Dropping Columns by Position
When you need to drop columns by their position rather than name, use iloc for selection or convert positions to column names.
df = pd.DataFrame({
'col_a': [1, 2, 3],
'col_b': [4, 5, 6],
'col_c': [7, 8, 9],
'col_d': [10, 11, 12],
'col_e': [13, 14, 15]
})
# Keep all columns except positions 1 and 3 (0-indexed)
columns_to_keep = [i for i in range(len(df.columns)) if i not in [1, 3]]
df_filtered = df.iloc[:, columns_to_keep]
print(df_filtered.columns)
# Output: Index(['col_a', 'col_c', 'col_e'], dtype='object')
# Alternative: Get column names by position and drop them
cols_to_drop = [df.columns[i] for i in [1, 3]]
df_filtered = df.drop(columns=cols_to_drop)
Position-based dropping is useful when working with programmatically generated DataFrames where column names aren’t known in advance.
Using del and pop()
For single-column removal with side effects, use del or pop(). These methods always modify the DataFrame in place.
df = pd.DataFrame({
'user_id': [1, 2, 3],
'username': ['alice', 'bob', 'charlie'],
'temp_data': ['x', 'y', 'z'],
'score': [100, 200, 300]
})
# Using del - removes column, no return value
del df['temp_data']
print(df.columns)
# Output: Index(['user_id', 'username', 'score'], dtype='object')
# Using pop() - removes and returns the column as a Series
score_column = df.pop('score')
print(score_column)
# Output:
# 0 100
# 1 200
# 2 300
# Name: score, dtype: int64
print(df.columns)
# Output: Index(['user_id', 'username'], dtype='object')
Use pop() when you need the column data for further processing. Use del for straightforward removal when you don’t need the data.
Column Selection (Inverse Approach)
Instead of dropping unwanted columns, select desired columns. This approach is cleaner when keeping fewer columns than dropping.
df = pd.DataFrame({
'id': [1, 2, 3],
'name': ['Alice', 'Bob', 'Charlie'],
'email': ['a@ex.com', 'b@ex.com', 'c@ex.com'],
'phone': ['111', '222', '333'],
'address': ['Addr1', 'Addr2', 'Addr3'],
'notes': ['Note1', 'Note2', 'Note3']
})
# Keep only specific columns
df_minimal = df[['id', 'name', 'email']]
print(df_minimal.columns)
# Output: Index(['id', 'name', 'email'], dtype='object')
# Using filter() with regex
df_filtered = df.filter(regex='^(id|name|email)$')
This pattern is more maintainable when your DataFrame has many columns and you only need a small subset.
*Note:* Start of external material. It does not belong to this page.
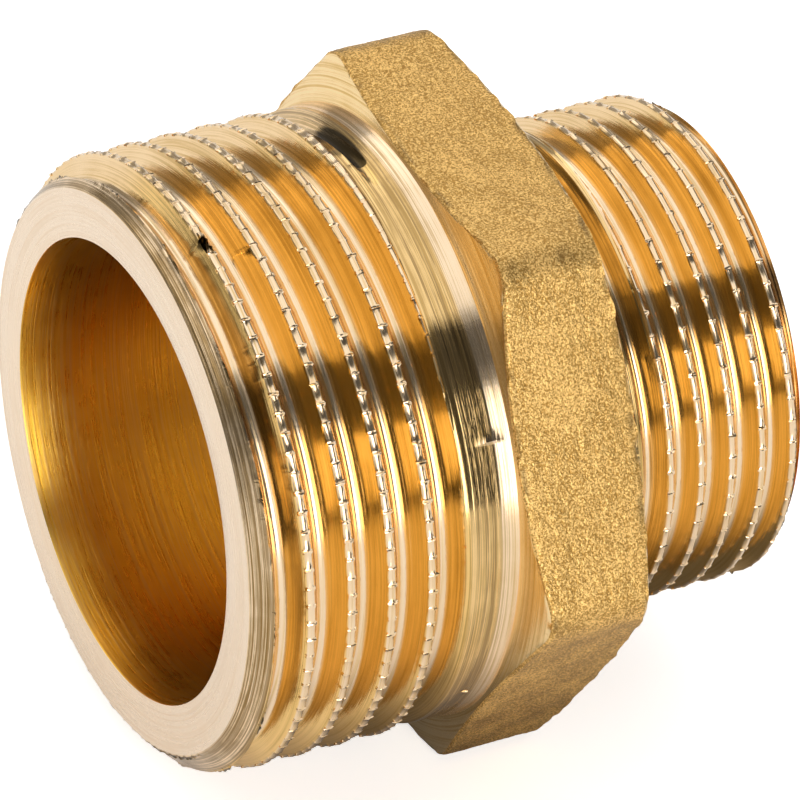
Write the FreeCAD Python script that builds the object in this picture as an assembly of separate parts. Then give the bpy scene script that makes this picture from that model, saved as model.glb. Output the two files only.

Handling Errors When Dropping Columns
By default, drop() raises a KeyError if a column doesn’t exist. Use the errors parameter to control this behavior.
df = pd.DataFrame({
'col1': [1, 2, 3],
'col2': [4, 5, 6],
'col3': [7, 8, 9]
})
# This raises KeyError
try:
df_new = df.drop(['col2', 'nonexistent_col'], axis=1)
except KeyError as e:
print(f"Error: {e}")
# Ignore errors silently
df_new = df.drop(['col2', 'nonexistent_col'], axis=1, errors='ignore')
print(df_new.columns)
# Output: Index(['col1', 'col3'], dtype='object')
Setting errors='ignore' is particularly useful when dropping columns that may or may not exist, such as in data pipeline scenarios with varying input schemas.
Conditional Column Dropping
Drop columns based on conditions like data type, name patterns, or content analysis.
df = pd.DataFrame({
'id': [1, 2, 3],
'name': ['Alice', 'Bob', 'Charlie'],
'temp_score': [10, 20, 30],
'temp_rank': [1, 2, 3],
'final_score': [95, 87, 92]
})
# Drop all columns starting with 'temp_'
temp_cols = [col for col in df.columns if col.startswith('temp_')]
df_cleaned = df.drop(columns=temp_cols)
print(df_cleaned.columns)
# Output: Index(['id', 'name', 'final_score'], dtype='object')
# Drop columns by data type
numeric_cols = df.select_dtypes(include=['int64']).columns
df_non_numeric = df.drop(columns=numeric_cols)
# Drop columns with all NaN values
df_with_nans = pd.DataFrame({
'a': [1, 2, 3],
'b': [None, None, None],
'c': [4, 5, 6]
})
df_cleaned = df_with_nans.dropna(axis=1, how='all')
print(df_cleaned.columns)
# Output: Index(['a', 'c'], dtype='object')
Conditional dropping enables dynamic DataFrame cleaning based on runtime data characteristics.
Performance Considerations
When dropping many columns or working with large DataFrames, method choice impacts performance.
import pandas as pd
import numpy as np
# Create large DataFrame
df = pd.DataFrame(np.random.randn(10000, 100))
cols_to_drop = list(range(0, 50))
# Efficient: Drop multiple columns at once
df_new = df.drop(columns=cols_to_drop)
# Inefficient: Iterative dropping
for col in cols_to_drop:
df = df.drop(columns=[col])
# Most efficient for keeping few columns: direct selection
df_new = df[[col for col in df.columns if col not in cols_to_drop]]
Direct column selection typically outperforms drop() when keeping fewer than 50% of columns. For removing a small number of columns from many, drop() provides better readability with acceptable performance.